Kotlin. It is a language that runs on the JVM, developed by JetBrain and released in 2016 (in 2017 Google announced its support for Kotlin as an official language for Android). It is more concise than Java and embeds in its original design concepts like functional programming and coroutines making it part of the modern languages league. It can be seen as a natural evolution of Java, with a low entry barrier for developers coming from that world.
GraalVM. This is a new promising approach to Java and other JVM based languages. GraalVM Native Image allows to compile Java code to native executable binaries. This can produce smaller images and improve performance both at startup and execution. The technology is still pretty young (released in 2019) and, at the moment, it shows some limitations. Given the Java popularity, it is likely to see significant improvements as it evolves to maturity.
The software world is evolving fast. New solutions are always popping up.

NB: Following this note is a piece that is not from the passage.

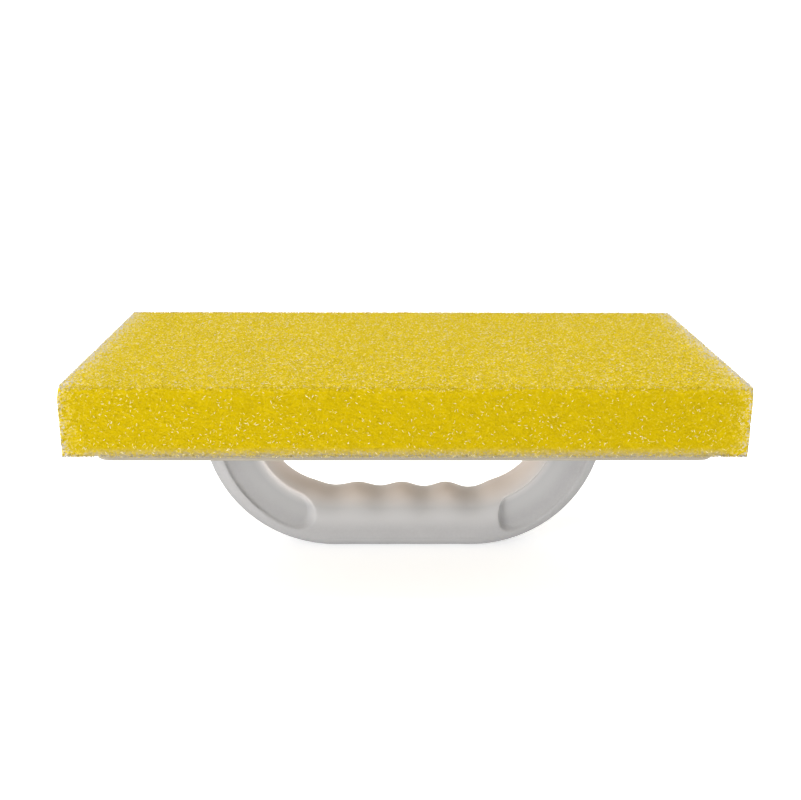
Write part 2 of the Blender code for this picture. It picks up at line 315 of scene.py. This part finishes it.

Some never get to the forefront, some enjoy a period of hype and then get removed from mainstream. Choosing the right one is not easy and is always an exercise of balancing new capabilities with battle tested stability and available expertise.
Node and Go have definitely proved to be viable technologies at enterprise level. They have the potential to bring significant benefits compared to traditional OO languages, specifically improving the efficiency of containerised distributed applications. They are backed by great communities and have wide echo systems.
While enterprises must continue to use and support traditional platforms such as Java, given the incredible extension of their production code base, it is highly advisable that they start embracing also relatively new tools, such as Node and Go, if they want to rip off all the benefits of modern distributed computing.